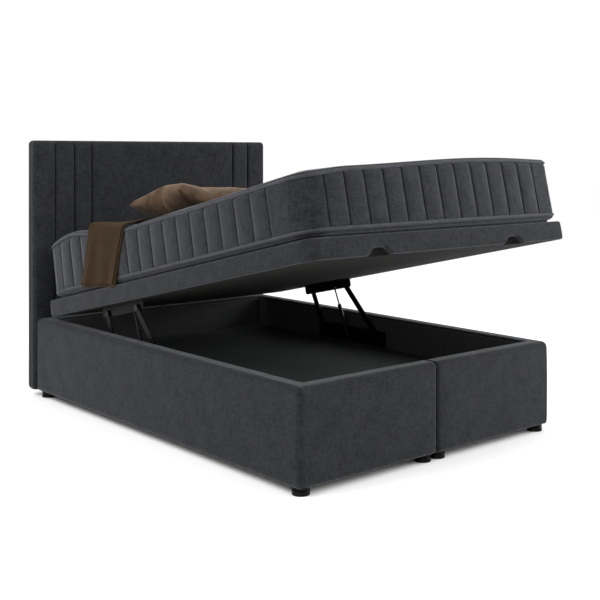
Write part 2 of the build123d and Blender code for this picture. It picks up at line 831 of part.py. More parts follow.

==

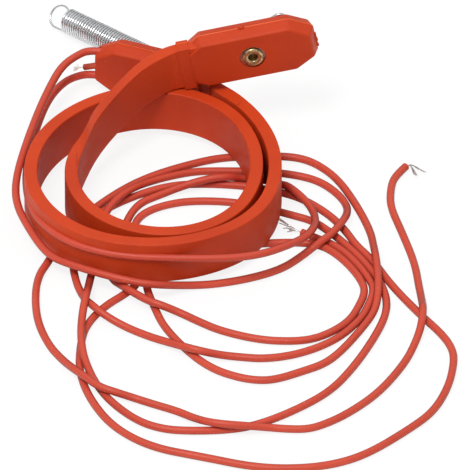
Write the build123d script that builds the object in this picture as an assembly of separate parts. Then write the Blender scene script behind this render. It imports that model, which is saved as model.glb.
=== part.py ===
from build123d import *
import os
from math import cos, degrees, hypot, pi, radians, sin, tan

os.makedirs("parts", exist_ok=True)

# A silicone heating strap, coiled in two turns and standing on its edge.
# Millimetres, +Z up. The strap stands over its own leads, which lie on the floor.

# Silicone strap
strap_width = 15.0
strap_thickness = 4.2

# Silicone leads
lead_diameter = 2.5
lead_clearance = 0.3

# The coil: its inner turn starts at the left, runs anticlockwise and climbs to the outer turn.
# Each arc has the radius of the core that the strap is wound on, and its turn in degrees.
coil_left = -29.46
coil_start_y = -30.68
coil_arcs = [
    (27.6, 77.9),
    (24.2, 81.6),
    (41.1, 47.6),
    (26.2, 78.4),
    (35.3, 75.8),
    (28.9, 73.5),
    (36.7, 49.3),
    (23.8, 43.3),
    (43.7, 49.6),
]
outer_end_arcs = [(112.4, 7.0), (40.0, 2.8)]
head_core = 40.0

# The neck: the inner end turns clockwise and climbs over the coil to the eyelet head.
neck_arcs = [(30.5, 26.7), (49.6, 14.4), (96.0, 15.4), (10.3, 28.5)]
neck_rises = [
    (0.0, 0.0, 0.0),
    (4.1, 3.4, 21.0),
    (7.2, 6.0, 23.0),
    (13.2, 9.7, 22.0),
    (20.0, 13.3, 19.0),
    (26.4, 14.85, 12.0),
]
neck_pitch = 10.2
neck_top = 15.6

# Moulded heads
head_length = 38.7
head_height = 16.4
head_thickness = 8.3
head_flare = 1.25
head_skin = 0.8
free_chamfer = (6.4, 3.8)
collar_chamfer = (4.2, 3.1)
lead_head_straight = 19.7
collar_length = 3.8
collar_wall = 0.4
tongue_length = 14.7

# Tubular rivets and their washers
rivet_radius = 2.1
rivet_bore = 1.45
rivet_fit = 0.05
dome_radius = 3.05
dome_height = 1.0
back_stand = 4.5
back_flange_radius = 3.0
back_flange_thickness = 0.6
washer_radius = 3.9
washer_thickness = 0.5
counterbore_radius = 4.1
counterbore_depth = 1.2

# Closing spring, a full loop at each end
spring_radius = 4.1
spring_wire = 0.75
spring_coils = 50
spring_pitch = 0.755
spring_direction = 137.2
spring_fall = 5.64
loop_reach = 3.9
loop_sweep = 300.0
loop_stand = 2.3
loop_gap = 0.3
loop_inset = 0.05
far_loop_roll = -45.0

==

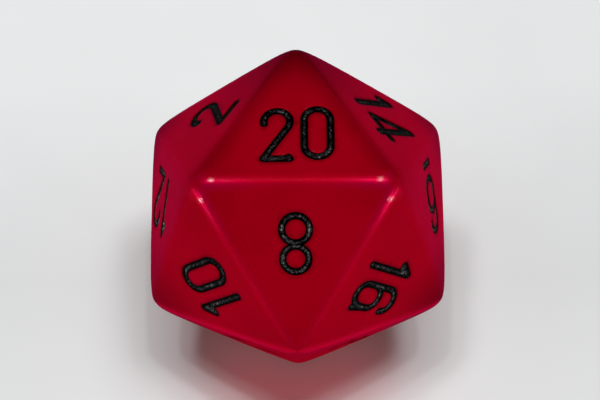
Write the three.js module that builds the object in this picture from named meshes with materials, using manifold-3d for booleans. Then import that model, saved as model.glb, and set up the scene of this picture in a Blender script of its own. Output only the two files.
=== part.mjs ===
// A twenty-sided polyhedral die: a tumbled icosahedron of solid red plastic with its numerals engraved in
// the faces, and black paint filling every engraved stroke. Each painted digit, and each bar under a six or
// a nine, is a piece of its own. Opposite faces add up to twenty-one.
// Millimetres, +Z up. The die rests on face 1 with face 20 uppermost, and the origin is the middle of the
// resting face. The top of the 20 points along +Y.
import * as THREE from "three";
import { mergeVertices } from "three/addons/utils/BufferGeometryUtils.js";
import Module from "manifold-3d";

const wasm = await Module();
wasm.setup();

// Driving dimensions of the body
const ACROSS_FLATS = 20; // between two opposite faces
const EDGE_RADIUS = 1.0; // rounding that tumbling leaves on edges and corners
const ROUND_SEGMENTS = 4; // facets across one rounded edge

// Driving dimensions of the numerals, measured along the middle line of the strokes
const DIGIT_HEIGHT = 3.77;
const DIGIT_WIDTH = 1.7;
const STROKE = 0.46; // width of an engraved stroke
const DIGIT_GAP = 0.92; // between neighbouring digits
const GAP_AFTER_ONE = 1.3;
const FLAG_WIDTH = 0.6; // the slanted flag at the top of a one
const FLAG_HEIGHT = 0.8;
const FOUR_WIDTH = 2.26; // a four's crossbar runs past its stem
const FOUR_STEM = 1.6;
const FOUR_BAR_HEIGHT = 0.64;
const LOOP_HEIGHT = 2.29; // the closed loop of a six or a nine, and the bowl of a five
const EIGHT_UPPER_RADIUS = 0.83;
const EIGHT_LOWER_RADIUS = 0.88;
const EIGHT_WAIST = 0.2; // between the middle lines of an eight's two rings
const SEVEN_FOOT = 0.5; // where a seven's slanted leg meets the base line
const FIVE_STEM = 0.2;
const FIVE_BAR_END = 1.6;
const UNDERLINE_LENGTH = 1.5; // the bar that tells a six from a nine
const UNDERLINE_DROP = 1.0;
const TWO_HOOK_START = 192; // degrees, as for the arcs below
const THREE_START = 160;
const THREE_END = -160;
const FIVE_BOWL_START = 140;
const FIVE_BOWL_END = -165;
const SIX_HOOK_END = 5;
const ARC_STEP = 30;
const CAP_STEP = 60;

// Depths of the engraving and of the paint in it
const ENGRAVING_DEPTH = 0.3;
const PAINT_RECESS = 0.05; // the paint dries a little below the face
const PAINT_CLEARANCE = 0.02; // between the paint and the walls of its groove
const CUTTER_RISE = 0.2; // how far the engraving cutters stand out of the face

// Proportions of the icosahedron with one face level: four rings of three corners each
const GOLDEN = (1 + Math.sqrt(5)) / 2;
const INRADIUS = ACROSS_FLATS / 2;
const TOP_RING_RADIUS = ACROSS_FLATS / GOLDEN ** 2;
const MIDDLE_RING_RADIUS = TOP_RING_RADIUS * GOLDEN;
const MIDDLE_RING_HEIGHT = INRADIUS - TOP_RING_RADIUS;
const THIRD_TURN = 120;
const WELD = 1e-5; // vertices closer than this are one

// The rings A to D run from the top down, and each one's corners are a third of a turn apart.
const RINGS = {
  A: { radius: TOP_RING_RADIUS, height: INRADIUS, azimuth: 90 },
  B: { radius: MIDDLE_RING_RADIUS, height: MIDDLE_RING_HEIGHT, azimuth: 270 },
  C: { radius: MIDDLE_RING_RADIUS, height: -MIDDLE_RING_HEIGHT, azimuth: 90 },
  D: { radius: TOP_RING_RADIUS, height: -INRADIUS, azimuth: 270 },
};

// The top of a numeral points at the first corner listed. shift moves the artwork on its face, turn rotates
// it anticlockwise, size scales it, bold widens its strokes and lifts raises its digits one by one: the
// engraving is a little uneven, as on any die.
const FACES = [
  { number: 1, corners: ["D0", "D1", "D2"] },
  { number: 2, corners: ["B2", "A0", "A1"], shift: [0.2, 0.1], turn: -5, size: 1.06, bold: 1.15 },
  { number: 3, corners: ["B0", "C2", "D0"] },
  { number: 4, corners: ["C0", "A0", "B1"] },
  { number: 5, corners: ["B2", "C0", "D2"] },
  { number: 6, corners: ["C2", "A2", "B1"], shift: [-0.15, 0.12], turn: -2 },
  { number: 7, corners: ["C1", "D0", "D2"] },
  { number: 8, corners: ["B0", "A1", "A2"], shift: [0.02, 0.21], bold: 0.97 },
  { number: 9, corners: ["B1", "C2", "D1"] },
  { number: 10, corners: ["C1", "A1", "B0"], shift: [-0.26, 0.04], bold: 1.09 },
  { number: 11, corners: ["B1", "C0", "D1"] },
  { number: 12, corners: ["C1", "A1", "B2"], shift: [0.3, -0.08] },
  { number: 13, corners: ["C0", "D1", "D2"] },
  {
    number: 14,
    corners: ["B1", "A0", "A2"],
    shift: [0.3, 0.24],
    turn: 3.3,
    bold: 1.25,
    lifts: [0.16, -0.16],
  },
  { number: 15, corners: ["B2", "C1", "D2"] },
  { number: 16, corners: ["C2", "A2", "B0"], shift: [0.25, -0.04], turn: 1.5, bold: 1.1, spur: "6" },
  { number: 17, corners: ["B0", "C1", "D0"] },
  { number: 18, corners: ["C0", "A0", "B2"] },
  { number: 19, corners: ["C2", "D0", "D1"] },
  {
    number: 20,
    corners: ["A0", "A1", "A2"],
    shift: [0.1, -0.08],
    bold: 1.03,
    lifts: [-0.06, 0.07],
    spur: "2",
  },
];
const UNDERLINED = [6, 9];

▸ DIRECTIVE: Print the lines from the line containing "Write the build123d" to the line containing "tongue_length = 14.7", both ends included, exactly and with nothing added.

▸ RESULT FOR THIS TASK:
Write the build123d script that builds the object in this picture as an assembly of separate parts. Then write the Blender scene script behind this render. It imports that model, which is saved as model.glb.
=== part.py ===
from build123d import *
import os
from math import cos, degrees, hypot, pi, radians, sin, tan

os.makedirs("parts", exist_ok=True)

# A silicone heating strap, coiled in two turns and standing on its edge.
# Millimetres, +Z up. The strap stands over its own leads, which lie on the floor.

# Silicone strap
strap_width = 15.0
strap_thickness = 4.2

# Silicone leads
lead_diameter = 2.5
lead_clearance = 0.3

# The coil: its inner turn starts at the left, runs anticlockwise and climbs to the outer turn.
# Each arc has the radius of the core that the strap is wound on, and its turn in degrees.
coil_left = -29.46
coil_start_y = -30.68
coil_arcs = [
    (27.6, 77.9),
    (24.2, 81.6),
    (41.1, 47.6),
    (26.2, 78.4),
    (35.3, 75.8),
    (28.9, 73.5),
    (36.7, 49.3),
    (23.8, 43.3),
    (43.7, 49.6),
]
outer_end_arcs = [(112.4, 7.0), (40.0, 2.8)]
head_core = 40.0

# The neck: the inner end turns clockwise and climbs over the coil to the eyelet head.
neck_arcs = [(30.5, 26.7), (49.6, 14.4), (96.0, 15.4), (10.3, 28.5)]
neck_rises = [
    (0.0, 0.0, 0.0),
    (4.1, 3.4, 21.0),
    (7.2, 6.0, 23.0),
    (13.2, 9.7, 22.0),
    (20.0, 13.3, 19.0),
    (26.4, 14.85, 12.0),
]
neck_pitch = 10.2
neck_top = 15.6

# Moulded heads
head_length = 38.7
head_height = 16.4
head_thickness = 8.3
head_flare = 1.25
head_skin = 0.8
free_chamfer = (6.4, 3.8)
collar_chamfer = (4.2, 3.1)
lead_head_straight = 19.7
collar_length = 3.8
collar_wall = 0.4
tongue_length = 14.7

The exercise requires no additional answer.